King Richard star Aunjanue Ellis comes out as bisexual

Aunjanue Ellis smiles at the camera while wearing a bright purple turtleneck top and matching jacket with silver lining on the lapel. She is wearing gold dangle earrings and pinky-purple eyeshadow to match her clothing

King Richard‘s Aunjanue Ellis has opened up about being bisexual and finally being acknowledged as part of the LGBTQ+ community.

Ellis earned an Oscar nomination for Best Supporting Actress for her role as Oracene ‘Brandy’ Williams, the mother and tennis coach of Venus and Serena Williams, in King Richard. She narrowly lost the award to Ariana DeBose – who made history as the first openly queer woman of colour to win an Oscar.

Ellis told Variety that she has been open about her sexuality for decades, but she pointed out that she never discussed her personal life in the media because “nobody asked”. 

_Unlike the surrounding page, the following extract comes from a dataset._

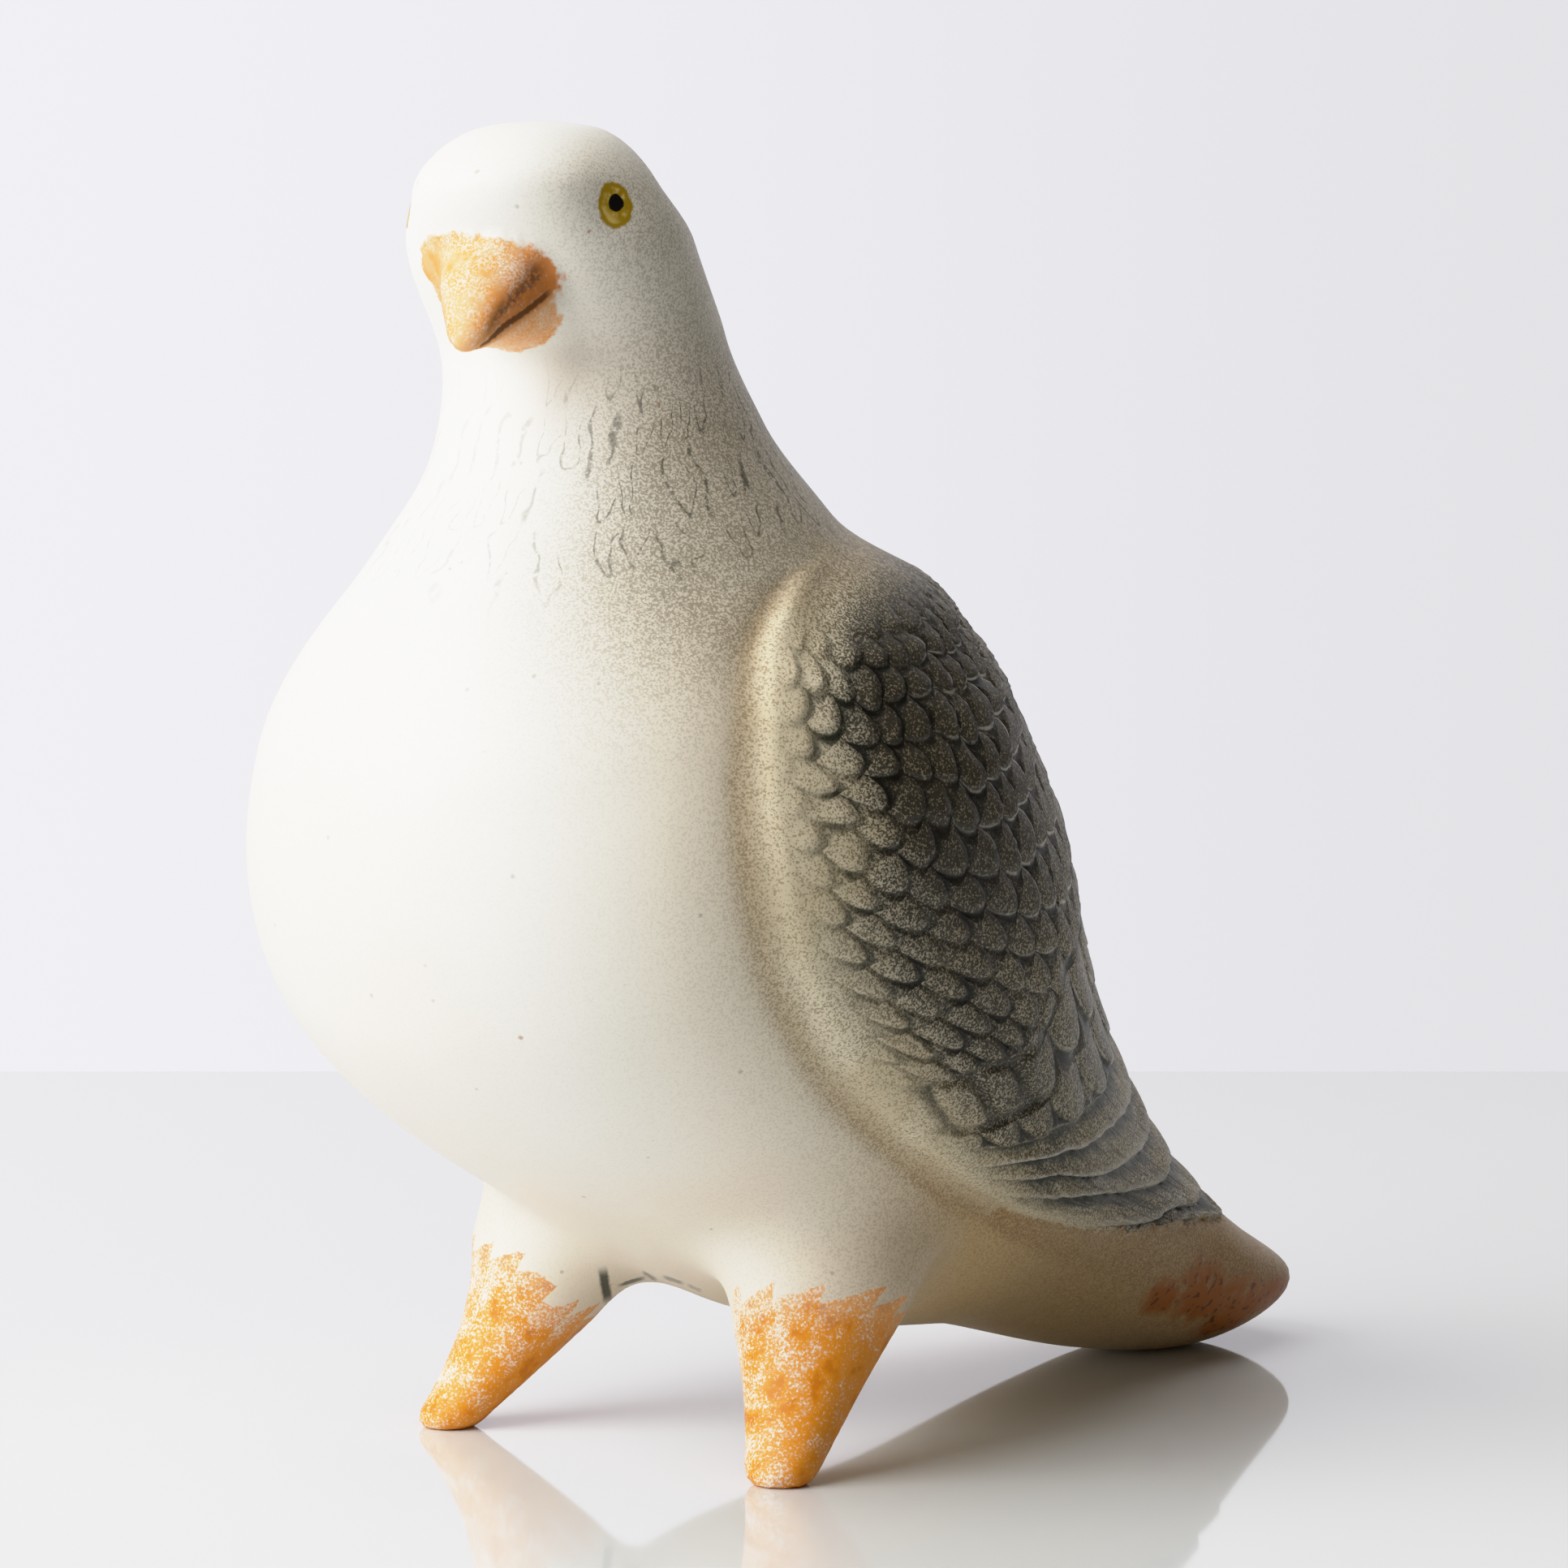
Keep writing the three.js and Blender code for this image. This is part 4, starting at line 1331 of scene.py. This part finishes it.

The Lovecraft Country star recalled accepting her honours at the Essence Black Women in Hollywood Awards in the March with the word “queer” spelt out in rhinestones on the arm of her red Dolce & Gabbana suit jacket. But nobody on the press line or inside the event ever questioned her about it.  

“I was thinking, ‘Why didn’t more people pay attention to that?’ And I was like, they probably thought it said ‘Queen’,” she said.

“It wasn’t that I was expecting any sort of major reaction or anything like that. One of my family members noticed, but nobody else did.”

Aunjanue Ellis wears a bright red suit jacket, matching red button up shirt and tie. She also wears matching red lipstick and has her braided hair up in knotted designs on her head

Aunjanue Ellis literally wore her queer identity on her sleeve while attending the Essence Black Women in Hollywood Awards. (David Livingston/FilmMagic)

The Mississippi native shared that she realised she was bisexual when she was eight years old and growing up in a religious family in the Bible Belt of the US.

She remembered trying to train herself to be attracted to boys and attempting to “talk my body into correct behaviour” as a teen. 

“The solitude of that is so lonely, it’s violent,” she said. “It’s violent because you literally have to tuck and place so many parts of you to be acceptable, so people won’t run from you and don’t want to be around you.”

She continued: “It was exhausting. That’s what childhood was like. 

“That’s what adolescence was like. I knew [my sexuality], but there was no template for it; there was no example of it; there was no place for it, and certainly no forgiveness for it.”

Aunjanue Ellis revealed that she fully acknowledged her bisexuality in her 30s, adding she’s still a “work in progress”. 

While she’s been open about her queer identity to family members for years, she said her family expressed that they were “hurt” by her choice to come out publicly and live as her authentic self. She added that, like herself, her family and community are also “works in progress”. 

“If they come to New York and they are around all my gay friends, they’re like, ‘Oh we’re cool’,” Ellis said. “But don’t bring it to the house. Don’t be open with it.”

Aunjanue Ellis wears a bright orange dress with off the shoulder sleeves. Her hair is up in a stylish updo and she's standing in front of a while background

Aunjanue Ellis says her family were “hurt” by her decision to come out publicly as bisexual. (Getty/Mike Coppola)

Ellis also spoke about why people often didn’t recognise her as part of the LGBTQ+ community. 

“There is an assumption made of me — a presumption made of me. Is it because I’m a Black woman from Mississippi? Is it because I’m older?” she mused. 

“I don’t know what the mechanics are that goes into them not processing, or them not just being able to believe that in the same way I am Black, I am queer. This is who I am.”

Aunjanue Ellis added that her mission as a prominent actor in the entertainment industry is to make Black women proud. 

“I want to speak for them and to them in ways where they feel honoured, where they feel that I’m doing and saying something that reflects their hopes, their dreams, their fears, their aspirations,” she said.

She explained that her current focus is on expanding the range of LGBTQ+ representation as she said there “aren’t a lot of novels about Black queer women”. 

Ellis said there are characters, but the “full of experience of a Black woman being gay or bisexual” just “doesn’t exist”. So she said people have “got to write it into existence”.